An article titled Report: $737 Million ‘Green Jobs’ Loan Given to Company Affiliated with Pelosi’s Bro-in-Law revealed that there was a suspected level of cronyism involved in the awarding of $737 million to a solar energy company associated with Nancy Pelosi’s brother-in-law.

Another Blaze article titled Next Round: Obama Admin Authorizes Billions More In Loan Guarantees to Solar Companies reported that two more solar power companies were being awarded billions in loan guarantees.

There was First Solar, which received $3.1 billion ($967 million guarantee for a project in Arizona, $646 million for one in Antelope Valley and $1.46 billion for its 550-megawatt Desert Sunlight plant), and there was SunPower, which received $1.2 billion in loan guarantees.

Apparently, things started to unravel for the latter of those two companies. In an article titled The Next Round of Companies That Could Go Bankrupt, The Blaze documented the fact that SunPower (the solar energy company that received $1.2 billion in loan guarantees) was:

. . . getting destroyed with the rest of the U.S. industry. SunPower sold its 250MW California Valley Solar Ranch to NRG Energy this year. It also just signed a new $275 million revolving credit facility as well as a new $200 million letter of credit facility, according to Reuters.

Business Insider also noted that SunPower had a financial distress probability of 3.20 percent (as calculated by GovernanceMetrics International).

Next, Human Events brought us this:

How did a failing California solar company, buffeted by short sellers and shareholder lawsuits, receive a $1.2 billion federal loan guarantee for a photovoltaic electricity ranch project—three weeks after it announced it was building new manufacturing plant in Mexicali, Mexico, to build the panels for the project?

The company, SunPower (SPWR-NASDAQ), now carries $820 million in debt, an amount $20 million greater than its market capitalization.

If SunPower were a bank, the feds would shut it down. Instead, it received a lifeline twice the size of the money sent down the Solyndra drain.

Two men with insight into the process are SunPower rooter Rep. George R. Miller III, (D.-Calif.), the senior Democrat on the House Education and Workforce Committee and the co-chairman of the Democratic Steering and Policy Committee, and his SunPower lobbyist son, George Miller IV.

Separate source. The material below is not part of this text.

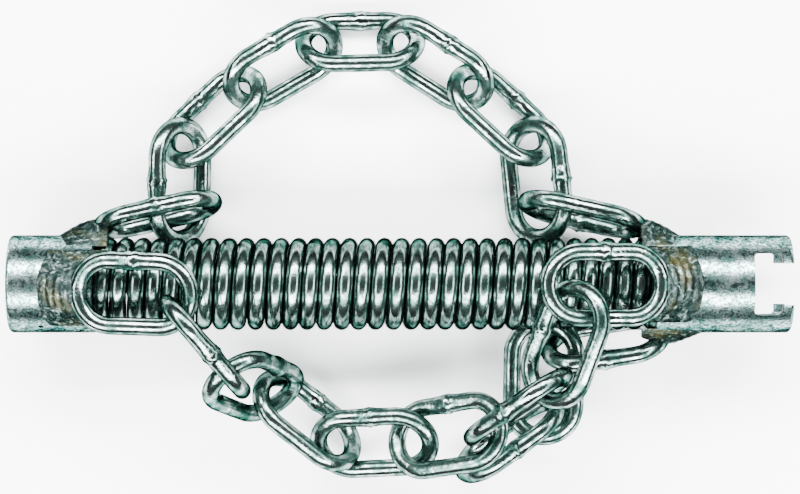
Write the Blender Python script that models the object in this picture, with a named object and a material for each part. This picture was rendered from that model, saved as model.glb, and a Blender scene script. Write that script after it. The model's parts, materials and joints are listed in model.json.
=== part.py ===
"""Chain flail head of a drain-cleaning cable: a spring core between two end tubes, with welded-link chains.

+Z is up and the head lies on its chains, lowest link at z = 0. X runs along the tube axis, with the
slotted coupling at +X. Lengths are written in millimetres and turned into metres where meshes are made.
"""

import math

import bmesh
import bpy
import numpy as np
from mathutils import Matrix, Vector

MM = 0.001

# Chain link: 6 mm nominal wire, butt welded at the middle of one leg
LINK_LENGTH = 43.6
LINK_WIDTH = 27.0
WIRE = 5.8
CROWN_R = (LINK_WIDTH - WIRE) / 2
LEG_HALF = (LINK_LENGTH - LINK_WIDTH) / 2
LINK_SIDES = 8
CROWN_STEPS = 7
BURR_RISE = 0.22

# Core: both tubes and the spring share this axis
AXIS_Y = -12.1
AXIS_Z = 25.5
TUBE_R = 16.0
BORE_R = 12.6
TUBE_CHAMFER = 1.2
LEFT_END, LEFT_FACE = -127.7, -99.7
RIGHT_FACE, RIGHT_END = 83.3, 127.7
TUBE_SIDES = 40
VENT_X, VENT_R, VENT_TURN = -116.8, 0.8, -60.0
GAP = 0.3

# Spring: round wire, close wound, butted between the tube faces
SPRING_WIRE_R = 2.5
SPRING_R = 15.25 - SPRING_WIRE_R
SPRING_PITCH = 5.65
COIL_STEPS = 10
SPRING_SIDES = 6

# Coupling slot, cut through both walls along Z
SLOT_MOUTH_WIDTH = 13.5
SLOT_MOUTH_DEPTH = 3.6
SLOT_POCKET_WIDTH = 20.0
SLOT_POCKET_DEPTH = 9.3

# Welded links: name, x of the welded end, turn round the axis from +Z, lean, side they point to
WELDED = (
    ("front_welded_link_left", -103.7, -7.0, 13.0, 1),
    ("rear_welded_link_left", -98.3, 103.0, 13.0, 1),
    ("front_welded_link_right", 84.3, 0.0, 13.0, -1),
    ("rear_welded_link_right", 78.6, 103.0, 13.0, -1),
    ("lower_welded_link_right", 86.7, 240.0, 10.0, -1),
)
SEAT_R = TUBE_R + WIRE / 2 + GAP

# Rear chain, an arch lying on the ground: the points where each link meets the next, and the roll of
# each link about its own length, positive when the outer leg is the higher one
REAR_ROUTE = (
    (-73.5, 10, 11), (-73, 33, 12.5), (-51.5, 53.5, 11), (-26.5, 68, 11),
    (0, 68.5, 11), (23.5, 53.5, 11), (44, 34.5, 11), (46.5, 9.5, 12.5),
)
REAR_ROLL = (49, -45, 45, -45, 45, -45, 40)

# Front chain, hung from the top of both tubes and sagging to the ground in front
FRONT_ROUTE = (
    (-71, -22, 52), (-54.5, -42, 43.5), (-41, -49, 20), (-20.5, -65.5, 15),
    (3.5, -64, 20.5), (28, -59.5, 32.5), (48.5, -44, 45.5), (57.5, -18.5, 52),
)
FRONT_ROLL = (85, 25, -52, 33, -20, 80, -35)

# Short chain under the right tube
TAIL_ROUTE = (((48, -31, 11.5), (47.5, -57.5, 11), 8), ((47.5, -55.5, 13.5), (25.5, -71.5, 13.5), 71))

# Weld bead: a fillet from the welded end of a link down to its tube
BEAD_HALF_WIDTH = 10.5
BEAD_REACH = 10.5
BEAD_STEPS = 8
BEAD_RISE = 5.2


def clear_scene():
    for obj in list(bpy.data.objects):
        bpy.data.objects.remove(obj, do_unlink=True)
    for mesh in list(bpy.data.meshes):
        bpy.data.meshes.remove(mesh)


def material(name, colour, roughness):
    mat = bpy.data.materials.new(name)
    mat.use_nodes = True
    shader = mat.node_tree.nodes["Principled BSDF"]
    shader.inputs["Base Color"].default_value = (*colour, 1.0)
    shader.inputs["Metallic"].default_value = 1.0
    shader.inputs["Roughness"].default_value = roughness
    return mat


def mesh_from(name, points, faces):
    """A closed mesh in metres from points in millimetres, with its faces turned outward."""
    mesh = bpy.data.meshes.new(name)
    mesh.from_pydata([tuple(c * MM for c in p) for p in points], [], faces)
    bm = bmesh.new()
    bm.from_mesh(mesh)
    bmesh.ops.recalc_face_normals(bm, faces=bm.faces)
    bm.to_mesh(mesh)
    bm.free()
    return mesh


def place(name, mesh, mat, matrix=None, smooth=True):
    """A visible object with its mesh and material, set at matrix."""
    obj = bpy.data.objects.new(name, mesh)
    bpy.context.scene.collection.objects.link(obj)
    if matrix is not None:
        obj.matrix_world = matrix
    if not mesh.materials:
        mesh.materials.append(mat)
    for polygon in mesh.polygons:
        polygon.use_smooth = smooth
    return obj


def sweep(name, stations, sides, closed):
    """A round bar along stations of (centre, radius, side vector, up vector)."""
    points = []
    for centre, radius, side, up in stations:
        for k in range(sides):
            turn = 2 * math.pi * (k + 0.5) / sides
            points.append(centre + radius * (math.cos(turn) * side + math.sin(turn) * up))
    count = len(stations)
    faces = []
    for i in range(count if closed else count - 1):
        j = (i + 1) % count
        for k in range(sides):
            n = (k + 1) % sides
            faces.append((i * sides + k, i * sides + n, j * sides + n, j * sides + k))
    if not closed:
        faces.append(tuple(range(sides)))
        faces.append(tuple((count - 1) * sides + k for k in range(sides)))
    return mesh_from(name, points, faces)


def link_mesh():
    """One link in its own plane: length along X, width along Y, butt weld on the +Y leg."""
    up = np.array((0.0, 0.0, 1.0))
    stations = []

    def add(x, y, outward, radius=WIRE / 2):
        stations.append((np.array((x, y, 0.0)), radius, np.array((*outward, 0.0)), up))

    for end in (1, -1):
        for step in range(CROWN_STEPS + 1):
            turn = math.pi * (step / CROWN_STEPS - 0.5)
            x, y = end * math.cos(turn), end * math.sin(turn)
            add(end * LEG_HALF + CROWN_R * x, CROWN_R * y, (x, y))
        if end == 1:
            for x, rise in ((1.9, 0.0), (0.9, 1.0), (-0.9, 1.0), (-1.9, 0.0)):
                add(x, CROWN_R, (0.0, 1.0), WIRE / 2 + rise * BURR_RISE)
    return sweep("chain_link", stations, LINK_SIDES, True)


def link_between(start, end, roll):
    """Places a link midway between its two meeting points, rolled about the line through them."""
    start, end = Vector(start), Vector(end)
    along = (end - start).normalized()
    level = Vector((0, 0, 1)).cross(along).normalized()
    width = Matrix.Rotation(math.radians(roll), 3, along) @ level
    return frame_matrix((start + end) / 2, along, width)


def frame_matrix(centre, along, width):
    matrix = Matrix((along, width, along.cross(width))).transposed().to_4x4()
    matrix.translation = Vector(centre) * MM
    return matrix


def radial(turn):
    t = math.radians(turn)
    return Vector((0, math.sin(t), math.cos(t)))


def tangent(turn):
    t = math.radians(turn)
    return Vector((0, math.cos(t), -math.sin(t)))


def welded_matrix(end_x, turn, lean, side):
    """A link whose welded crown sits on its tube and whose free end leans away from the spring."""
    lean = math.radians(lean)
    along = Vector((side * math.cos(lean), 0, 0)) + radial(turn) * math.sin(lean)
    tip = Vector((end_x, AXIS_Y, AXIS_Z)) + radial(turn) * SEAT_R
    return frame_matrix(tip + along * (LEG_HALF + CROWN_R), along, tangent(turn))


def lathe(name, profile):
    """A ring turned about the core axis from a closed profile of (x, radius)."""
    points, faces = [], []
    for k in range(TUBE_SIDES):
        turn = 2 * math.pi * k / TUBE_SIDES
        for x, r in profile:
            points.append((x, AXIS_Y + r * math.sin(turn), AXIS_Z + r * math.cos(turn)))
    rows = len(profile)
    for k in range(TUBE_SIDES):
        n = (k + 1) % TUBE_SIDES
        for i in range(rows):
            j = (i + 1) % rows
            faces.append((k * rows + i, k * rows + j, n * rows + j, n * rows + i))
    return mesh_from(name, points, faces)


def cut(obj, name, mesh):
    """Subtracts a hidden cutter from obj."""
    cutter = place(name, mesh, obj.data.materials[0])
    cutter.hide_render = True
    cutter.display_type = "WIRE"
    modifier = obj.modifiers.new(name, "BOOLEAN")
    modifier.operation = "DIFFERENCE"
    modifier.solver = "EXACT"
    modifier.object = cutter


def tubes(mat):
    c = TUBE_CHAMFER
    left = place(
        "end_tube_left",
        lathe("end_tube_left", (
            (LEFT_END, BORE_R + c / 2), (LEFT_END, TUBE_R - c), (LEFT_END + c, TUBE_R),
            (LEFT_FACE, TUBE_R), (LEFT_FACE, BORE_R), (LEFT_END + c / 2, BORE_R),
        )),
        mat,
    )
    out = radial(VENT_TURN)
    side = tangent(VENT_TURN)
    base = Vector((VENT_X, AXIS_Y, AXIS_Z))
    stations = [
        (np.array(base + out * reach), VENT_R, np.array((1.0, 0.0, 0.0)), np.array(side))
        for reach in (BORE_R - 3, TUBE_R + 2)
    ]
    cut(left, "vent_cutter", sweep("vent_cutter", stations, 8, False))

    right = place(
        "coupling_tube_right",
        lathe("coupling_tube_right", (
            (RIGHT_END, BORE_R + c / 2), (RIGHT_END, TUBE_R - c), (RIGHT_END - c, TUBE_R),
            (RIGHT_FACE, TUBE_R), (RIGHT_FACE, BORE_R), (RIGHT_END - c / 2, BORE_R),
        )),
        mat,
    )
    half_mouth, half_pocket = SLOT_MOUTH_WIDTH / 2, SLOT_POCKET_WIDTH / 2
    lip = RIGHT_END - SLOT_MOUTH_DEPTH
    back = lip - SLOT_POCKET_DEPTH
    soft = 1.0
    outline = (
        (RIGHT_END + 2, -half_mouth), (RIGHT_END + 2, half_mouth), (lip, half_mouth),
        (lip, half_pocket - soft), (lip - soft, half_pocket), (back + soft, half_pocket),
        (back, half_pocket - soft), (back, soft - half_pocket), (back + soft, -half_pocket),
        (lip - soft, -half_pocket), (lip, soft - half_pocket), (lip, -half_mouth),
    )
    count = len(outline)
    points = [(x, AXIS_Y + y, AXIS_Z + z) for z in (-20.0, 20.0) for x, y in outline]
    faces = [tuple(range(count)), tuple(range(2 * count - 1, count - 1, -1))]
    faces += [(i, (i + 1) % count, (i + 1) % count + count, i + count) for i in range(count)]
    cut(right, "slot_cutter", mesh_from("slot_cutter", points, faces))


def spring(mat):
    start = LEFT_FACE + GAP + SPRING_WIRE_R
    end = RIGHT_FACE - GAP - SPRING_WIRE_R
    turns = (end - start) / SPRING_PITCH
    steps = round(turns * COIL_STEPS)
    stations = []
    for i in range(steps + 1):
        angle = 2 * math.pi * turns * i / steps
        out = np.array((0.0, math.sin(angle), math.cos(angle)))
        centre = np.array((start + (end - start) * i / steps, AXIS_Y, AXIS_Z)) + SPRING_R * out
        stations.append((centre, SPRING_WIRE_R, np.array((1.0, 0.0, 0.0)), out))
    place("spring_core", sweep("spring_core", stations, SPRING_SIDES, False), mat)


def weld_bead(name, end_x, turn, lean, side, mat):
    """The fillet outside a welded crown, with a lumpy back like a hand-laid bead."""
    crown_x = end_x + side * CROWN_R * math.cos(math.radians(lean))
    edge = CROWN_R + WIRE / 2 + GAP
    face_x = LEFT_FACE if side > 0 else RIGHT_FACE
    seat = TUBE_R + GAP
    out, across = radial(turn), tangent(turn)
    points, faces = [], []
    for i in range(BEAD_STEPS + 1):
        share = 2 * i / BEAD_STEPS - 1
        v = share * BEAD_HALF_WIDTH
        ground = math.sqrt(seat ** 2 - v ** 2)
        begin = crown_x - side * math.sqrt(edge ** 2 - v ** 2)
        begin = min(begin, face_x - GAP) if side > 0 else max(begin, face_x + GAP)
        swell = 1 + 0.10 * math.sin(5.1 * i + end_x)
        rise = BEAD_RISE * (1 - 0.7 * share ** 2) * swell
        length = math.sqrt((edge + BEAD_REACH) ** 2 - v ** 2) - abs(begin - crown_x)
        section = (
            (0.0, 0.0), (0.0, rise), (0.3, 0.86 * rise), (0.65, 0.45 * rise), (1.0, 0.5), (1.0, 0.0),
        )
        for reach, height in section:
            spot = Vector((begin - side * reach * length, AXIS_Y, AXIS_Z))
            points.append(spot + out * (ground + height) + across * v)
    rows = 6
    for i in range(BEAD_STEPS):
        for k in range(rows):
            n = (k + 1) % rows
            faces.append((i * rows + k, i * rows + n, (i + 1) * rows + n, (i + 1) * rows + k))
    faces.append(tuple(range(rows)))
    faces.append(tuple(BEAD_STEPS * rows + k for k in range(rows)))
    place(name, mesh_from(name, points, faces), mat)


def main():
    clear_scene()
    wire = material("zinc_wire", (0.72, 0.75, 0.74), 0.22)
    tube = material("zinc_tube", (0.60, 0.65, 0.64), 0.42)
    coil = material("zinc_spring", (0.55, 0.60, 0.58), 0.30)
    bead = material("weld_metal", (0.34, 0.37, 0.34), 0.60)

    tubes(tube)
    spring(coil)
    link = link_mesh()
    for name, end_x, turn, lean, side in WELDED:
        place(name, link, wire, welded_matrix(end_x, turn, lean, side))
        weld_bead(name.replace("link", "bead"), end_x, turn, lean, side, bead)
    for chain, route, rolls in (("rear", REAR_ROUTE, REAR_ROLL), ("front", FRONT_ROUTE, FRONT_ROLL)):
        for k, roll in enumerate(rolls):
            place(f"{chain}_link_{k + 2}", link, wire, link_between(route[k], route[k + 1], roll))
    for k, (start, end, roll) in enumerate(TAIL_ROUTE):
        place(f"tail_link_{k + 2}", link, wire, link_between(start, end, roll))


main()
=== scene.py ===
"""Looks of the chain flail head: round wire links with butt-weld flash, a wound spring, galvanised tubes
and lumpy weld beads, lit on a white table. Lengths are in millimetres, and become metres when a mesh is
made. Lights are placed in metres.
"""

import json
import math

import bmesh
import bpy
from mathutils import Matrix, Vector, noise

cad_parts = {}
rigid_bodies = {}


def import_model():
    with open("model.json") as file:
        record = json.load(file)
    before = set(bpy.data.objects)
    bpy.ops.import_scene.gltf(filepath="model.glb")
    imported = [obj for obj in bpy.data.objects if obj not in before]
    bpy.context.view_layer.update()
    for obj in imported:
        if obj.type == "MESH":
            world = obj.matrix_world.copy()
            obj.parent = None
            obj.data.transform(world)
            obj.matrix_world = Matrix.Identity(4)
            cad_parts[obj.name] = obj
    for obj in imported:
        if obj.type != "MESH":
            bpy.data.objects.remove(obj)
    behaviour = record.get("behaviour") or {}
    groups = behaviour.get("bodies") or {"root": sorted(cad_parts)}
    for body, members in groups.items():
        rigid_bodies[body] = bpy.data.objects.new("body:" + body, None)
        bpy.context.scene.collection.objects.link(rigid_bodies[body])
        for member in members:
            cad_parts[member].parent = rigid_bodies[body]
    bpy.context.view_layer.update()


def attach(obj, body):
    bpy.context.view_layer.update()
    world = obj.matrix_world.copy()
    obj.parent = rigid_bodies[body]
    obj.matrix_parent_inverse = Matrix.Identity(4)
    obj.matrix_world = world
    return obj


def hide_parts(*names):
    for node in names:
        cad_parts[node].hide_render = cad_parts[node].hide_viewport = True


MM = 0.001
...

Miller the Elder is a strong advocate for SunPower, which converted an old Richmond, Calif., Ford plant in his district to a panel-manufacturing facility.

So where do we stand?

The sad fact of the matter is that SunPower may be the next solar energy company to go broke. And where does that put the taxpayer?

Let's see:

  • Mountain Plaza Inc.: $424,000
  • Solyndra: $535,000,000
  • SunPower: $1,200,000,000
  • Grand total: $1,735,424,000

Keep your eyes on First Solar ($3.1 billion in loan guarantees).

Who knows? They may be the next "safe" investment to keel over.

Update via CNBC: "On Wednesday evening, a Department of Energy spokesman said that the press releases had been returned to their original content as a result of CNBC's inquiry about the changes."